Это было так неожиданно – кровь, нападение во дворе жилого дома, в покоренном и уже притихшем городе, что я с минуту топтался возле Кая, беспомощно озираясь.
Сбегались люди. Что-то блеснуло, ко мне сквозь толпу протолкался немец с губной гармошкой. Он положил ее в карман; мы подхватили Кая и понесли к воротам. Водитель-сержант завидел нас из «виллиса» и поспешил на помощь.
– Везти нельзя, – сказал немец. – Надо скорее… Тут есть врач.
– Вы не видели, кто стрелял? – спросил я.
– Нет. Я ничего не слышал даже… Вижу – он упал. Проклятье! Неужели еще мало всего этого? – Он задыхался от гнева. – Стрельбы, мучений…
Не доходя до ворот, мы повернули к крыльцу. Крутая, узкая лестница привела нас под самый чердак.

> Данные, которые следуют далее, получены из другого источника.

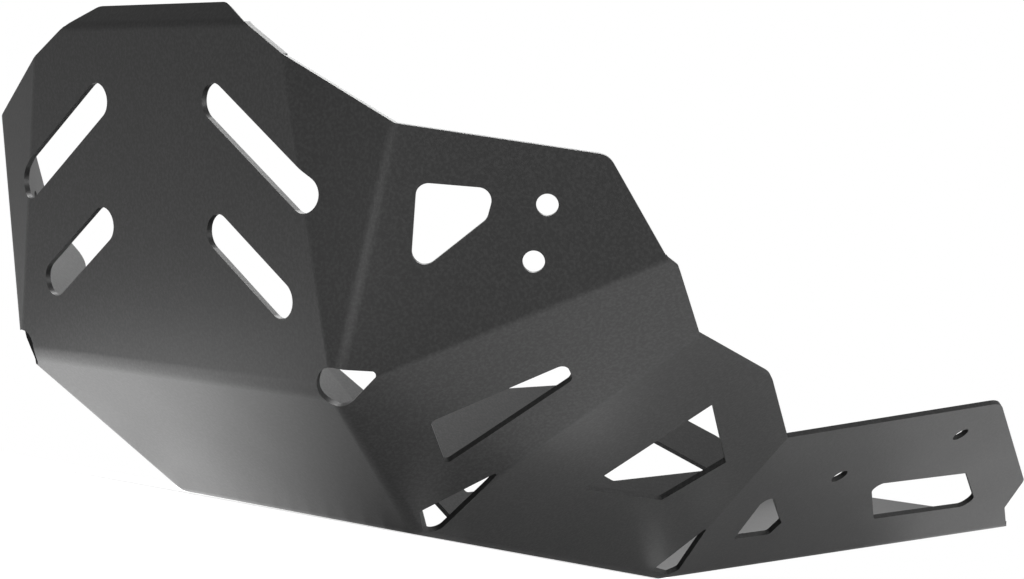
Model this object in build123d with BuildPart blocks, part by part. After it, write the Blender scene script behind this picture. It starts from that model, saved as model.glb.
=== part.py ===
"""Engine guard of an off-road motorcycle: one aluminium sheet, cut, folded and closed at its seams.

X runs along the motorcycle with the rear at +X, Y across it, Z up. The origin is the middle of the
flat of the belly, on its outer face. The near side is -Y and the far side is +Y.
Every panel is flat. A flank panel is hinged on a fold line, and neighbouring flank panels meet in
a closed seam that starts at a corner of the centre strip. In a flank panel's own plane, x runs down
or back along its fold, and y runs away from the fold. In a panel of the centre strip, x runs down
or back along the strip, and y runs to the near side.
"""

from build123d import *
import os

os.makedirs("parts", exist_ok=True)

# Sheet and the outer radii of its folds
sheet = 2.5
belly_bend = 9.0
chin_bend = 11.0
shoulder_bend = 12.0
wing_bend = 8.0
lip_bend = 7.0
seam_bend = 4.0

# Centre strip: the belly between keel and heel, the chin before it and the tray behind it
belly_length, keel_half, heel_half = 171.5, 79.0, 66.0
chin_run, chin_half, chin_z = 80.5, 105.0, 46.5
tray_run, tail_half, tail_z = 266.0, 68.0, 60.0

# Front above the chin, with the lip folded back along its top
front_lean, lip_lean = 17.25, 20.6
wing_height, wing_half = 129.8, 83.0
front_height, front_half = 142.4, 60.5
lip_height, lip_half = 10.0, 42.5

# Tongue behind the tray
tongue_length, tongue_half = 18.0, 45.0

# Angle that each flank panel is folded through
wing_fold = 17.1
shoulder_fold = 26.9
cheek_fold = 43.8
flank_fold = 40.4
tail_fold = 41.6

# Top of the shoulder fold, and lengths of the seams up from their corners
shoulder_down, shoulder_out = 34.3, 44.9
near_cheek_seam, far_cheek_seam = 137.6, 131.6
near_flank_seam, far_flank_seam = 148.5, 118.0
near_tail_seam, far_tail_seam = 114.2, 143.7

# Free corners of the flank panels with their radii
shoulder_corner, shoulder_round = (-7.0, 80.3), 8.0
far_shoulder_corner, far_shoulder_round = (-5.1, 58.8), 8.0
cheek_corner, cheek_round = (1.5, 140.2), 4.0
far_cheek_corner, far_cheek_round = (18.3, 123.0), 11.0
far_cheek_step, far_cheek_step_round = (21.0, 104.0), 5.0
flank_corner, flank_round = (79.2, 138.3), 20.0
tail_corner, tail_round = (128.4, 125.0), 18.0
far_tail_start = (0.0, 97.0)
far_tail_corner, far_tail_round = (184.0, 95.6), 12.0
tail_point, tail_point_round = (233.9, 48.7), 10.0
tail_step, tail_step_round = (246.2, 22.3), 5.0
lip_round = 9.0

# Slots of the front
slot_width, slot_slope = 15.0, 34.0
upper_slot, upper_slot_length = (48.7, 65.3), 77.5
lower_slot, lower_slot_length = (95.4, 57.3), 59.0

# Windows of the flank panels, with the radius of every corner
shoulder_window = [(19.8, 12.7), (15.3, 42.0), (27.4, 41.6), (57.0, 18.5)]
shoulder_window_round = 5.0
cheek_window = [(34.2, 28.0), (29.8, 86.0), (40.0, 86.0), (61.5, 25.3)]
cheek_window_rounds = [2.5, 3.5, 3.5, 1.5]
flank_window = [(57.3, 48.0), (67.5, 114.4), (116.2, 83.7), (108.0, 51.8)]
flank_window_rounds = [1.5, 0.8, 1.0, 1.0]
front_tail_window = [(23.8, 29.0), (12.8, 69.5), (49.2, 38.5), (49.0, 29.0)]
rear_tail_window = [(127.5, 29.8), (91.9, 63.4), (167.7, 63.4), (212.9, 29.8)]
front_tail_window_rounds = [1.5, 4.0, 2.0, 1.5]
rear_tail_window_rounds = [2.5, 4.0, 5.0, 5.0]
far_front_tail_window = [(20.2, 29.0), (13.9, 54.0), (49.2, 38.5), (49.0, 29.0)]
far_rear_tail_window = [(127.5, 25.7), (91.9, 63.4), (169.2, 63.4), (207.8, 25.7)]
far_rear_tail_window_rounds = [2.5, 4.0, 5.0, 1.5]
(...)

«Augendiagnostik», – прочел я на двери. Открыл человек в халате не первой чистоты, рыжий, поджарый, в оббитом, словно обкусанном пенсне.
Кая уложили на кушетке. Кабинет был до странности пуст. Несколько пакетов с лекарствами в поставце. Никаких инструментов, если не считать лупы на столике у кресла, небольшой, цилиндрической лупы ботаника или часовщика. И еще удивило меня огромное, в красках изображение человеческого глаза, прибитое к стене и наполовину задернутое марлевой занавеской. Признаюсь, я с некоторым недоверием следил, как Иеронимус Кимбл ощупывал Фойгта.
Раненый дернулся и провел пальцами по лицу, словно согнал что-то.
– Кимбл хороший врач, – промолвил немец, помогавший мне. – Он поглядит вам в глаза и сразу скажет, что у вас. Тут, по этому рисунку, – он потянулся к плакату и показал радужную оболочку, испещренную клеточками и точками, – все можно определить. Тут все отражается.
«Хиромант какой-то», – подумал я. Немец говорил раздельно, как на уроке.
– Кимбл учился в Бразилии, – прибавил он. – Глазных диагностиков всего одиннадцать. Во всем мире.
Кай запрокинул голову, скрипнул зубами и еще раз согнал что-то с лица.
– Он немец? – спросил Кимбл.
– Да, – ответил я.
Раненый затих. Кимбл сунул стетоскоп в карман и запахнул халат.
– Русский, немец, поляк – теперь это все равно, – проговорил он в сердцах. – Мертвые не имеют национальности. Они равны.
Кай лежал вытянувшись. Мой спутник тронул меня за рукав.
– Кимбл честный врач, – сказал он по слогам. – Клянусь, господин офицер.
– Кто его? – спросил врач.
– Соотечественник. – Немец скривил губы. – Тоже сын Германии. Вроде фон Шехта. Боже мой, когда же это кончится!
Он не отводил от меня прямого, скорбного взгляда. Кай умер? Я не хотел верить этому. Я ждал, что Кимбл тряхнет своей рыжей гривой и бросит, улыбаясь: «Отлежится», «Через недельку встанет» – или что-нибудь в таком роде. И вдруг – умер! Убит вражеской пулей. И не вернется в свой Розенштадт. Убит в весну победы. Убит, когда все кругом взывает: довольно смертей! Когда земля, кажется, уже полна мертвецов. Не может принять их больше.
«Мертвые равны», – вспомнилось мне. Неправда! Фон Шехта тоже нет, но он умер иначе. Трупный яд останется после таких. А другие сгорают чистым огнем, освещая дорогу живым.
Тут я с болью, с ужасом поймал себя на том, что думаю так не только о Фойгте, но и о Кате. До сих пор я берег ее в своих мыслях живую, только живую. Янтарная комната, картины, экспонаты из музеев – все это было для меня как бы вне войны. Смерть Кая словно толкнула меня обратно на передний край.
Точно в тумане замелькали передо мной санитары, натянувшийся холст носилок и наш эскулап, склонившийся над телом. «Ранение смертельное», – услышал я. Кая вынесли. Я спустился во двор.
Двор шумел. Немцы, собравшись в кучки, обсуждали происшедшее. Гельмут Шенеке – так звали моего нового знакомого – шагал рядом со мной, сунув жилистые руки в карманы комбинезона.